» OBJECTIVE: Return the whole listing exactly as it stands.

╭──

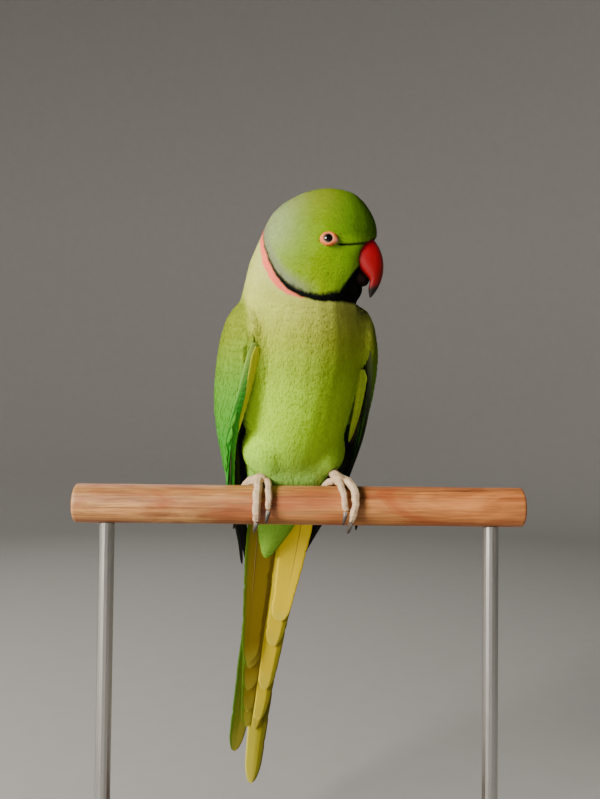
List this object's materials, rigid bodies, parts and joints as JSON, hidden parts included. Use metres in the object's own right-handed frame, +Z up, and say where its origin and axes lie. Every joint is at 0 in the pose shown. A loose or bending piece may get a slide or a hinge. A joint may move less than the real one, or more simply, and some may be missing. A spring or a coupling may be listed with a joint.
{
  "type": "parakeet model on a perch stand",
  "caption": "Life-size long-tailed parakeet standing upright with its head turned, gripping a short round perch held over a flat base by two upright rods.",
  "frame": {"origin": "centre of the base's underside, on the surface that the stand rests on", "axes": "+Z up, +X along the perch towards the bird's left, -Y the way the breast faces, with the tail hanging towards +Y"},
  "size_m": [0.228, 0.196, 0.3858],
  "materials": {
    "plumage": "soft overlapping feathers, matt",
    "wing_green": "feather vanes, faint sheen",
    "flight_dark": "dark feather vanes, faint sheen",
    "tail_yellow": "long feather vanes, faint sheen",
    "bill_red": "smooth horn, coral red",
    "bill_dark": "smooth horn, near black",
    "eye": "wet and glossy",
    "foot_skin": "pale, dry and scaly",
    "claw": "smooth horn, dark grey",
    "perch_wood": "smooth bare wood with open grain",
    "stand_wood": "dark satin varnish",
    "stand_metal": "brushed"
  },
  "bodies": {
    "root": {"head": "plumage", "neck": "plumage", "trunk": "plumage", "thigh_l": "plumage", "thigh_r": "plumage", "wing_l_coverts": "wing_green", "wing_l_secondaries": "wing_green", "wing_l_primaries": "flight_dark", "wing_r_coverts": "wing_green", "wing_r_secondaries": "wing_green", "wing_r_primaries": "flight_dark", "tail_l_1": "tail_yellow", "tail_l_2": "tail_yellow", "tail_l_3": "tail_yellow", "tail_l_4": "tail_yellow", "tail_l_5": "tail_yellow", "tail_l_6": "tail_yellow", "tail_r_1": "tail_yellow", "tail_r_2": "tail_yellow", "tail_r_3": "tail_yellow", "tail_r_4": "tail_yellow", "tail_r_5": "tail_yellow", "tail_r_6": "tail_yellow", "upper_bill": "bill_red", "lower_bill": "bill_dark", "eye_l": "eye", "eye_r": "eye", "foot_l": "foot_skin", "claw_l_front_long": "claw", "claw_l_front_short": "claw", "claw_l_back_long": "claw", "claw_l_back_short": "claw", "foot_r": "foot_skin", "claw_r_front_long": "claw", "claw_r_front_short": "claw", "claw_r_back_long": "claw", "claw_r_back_short": "claw", "perch": "perch_wood", "stand_base": "stand_wood", "stand_rod_l": "stand_metal", "stand_rod_r": "stand_metal"}
  },
  "joints": []
}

╰──

» WRITTEN SOLUTION:
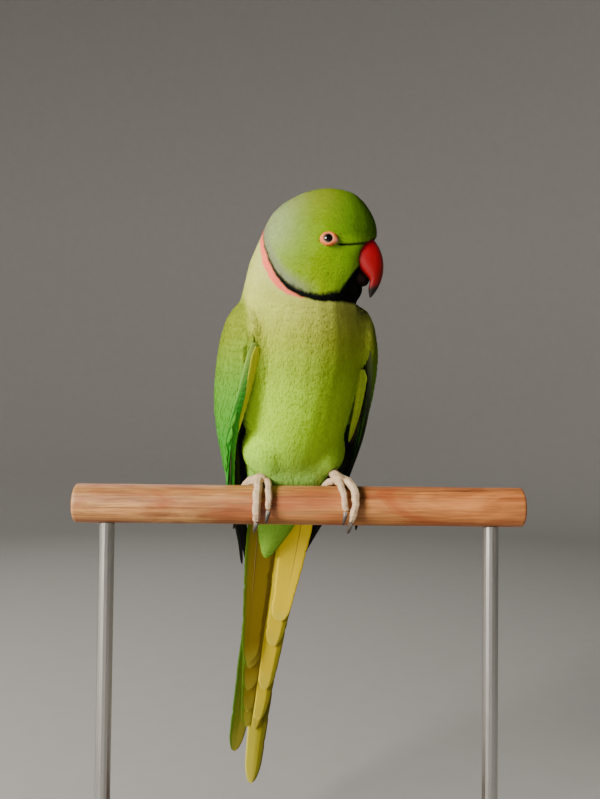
List this object's materials, rigid bodies, parts and joints as JSON, hidden parts included. Use metres in the object's own right-handed frame, +Z up, and say where its origin and axes lie. Every joint is at 0 in the pose shown. A loose or bending piece may get a slide or a hinge. A joint may move less than the real one, or more simply, and some may be missing. A spring or a coupling may be listed with a joint.
{
  "type": "parakeet model on a perch stand",
  "caption": "Life-size long-tailed parakeet standing upright with its head turned, gripping a short round perch held over a flat base by two upright rods.",
  "frame": {"origin": "centre of the base's underside, on the surface that the stand rests on", "axes": "+Z up, +X along the perch towards the bird's left, -Y the way the breast faces, with the tail hanging towards +Y"},
  "size_m": [0.228, 0.196, 0.3858],
  "materials": {
    "plumage": "soft overlapping feathers, matt",
    "wing_green": "feather vanes, faint sheen",
    "flight_dark": "dark feather vanes, faint sheen",
    "tail_yellow": "long feather vanes, faint sheen",
    "bill_red": "smooth horn, coral red",
    "bill_dark": "smooth horn, near black",
    "eye": "wet and glossy",
    "foot_skin": "pale, dry and scaly",
    "claw": "smooth horn, dark grey",
    "perch_wood": "smooth bare wood with open grain",
    "stand_wood": "dark satin varnish",
    "stand_metal": "brushed"
  },
  "bodies": {
    "root": {"head": "plumage", "neck": "plumage", "trunk": "plumage", "thigh_l": "plumage", "thigh_r": "plumage", "wing_l_coverts": "wing_green", "wing_l_secondaries": "wing_green", "wing_l_primaries": "flight_dark", "wing_r_coverts": "wing_green", "wing_r_secondaries": "wing_green", "wing_r_primaries": "flight_dark", "tail_l_1": "tail_yellow", "tail_l_2": "tail_yellow", "tail_l_3": "tail_yellow", "tail_l_4": "tail_yellow", "tail_l_5": "tail_yellow", "tail_l_6": "tail_yellow", "tail_r_1": "tail_yellow", "tail_r_2": "tail_yellow", "tail_r_3": "tail_yellow", "tail_r_4": "tail_yellow", "tail_r_5": "tail_yellow", "tail_r_6": "tail_yellow", "upper_bill": "bill_red", "lower_bill": "bill_dark", "eye_l": "eye", "eye_r": "eye", "foot_l": "foot_skin", "claw_l_front_long": "claw", "claw_l_front_short": "claw", "claw_l_back_long": "claw", "claw_l_back_short": "claw", "foot_r": "foot_skin", "claw_r_front_long": "claw", "claw_r_front_short": "claw", "claw_r_back_long": "claw", "claw_r_back_short": "claw", "perch": "perch_wood", "stand_base": "stand_wood", "stand_rod_l": "stand_metal", "stand_rod_r": "stand_metal"}
  },
  "joints": []
}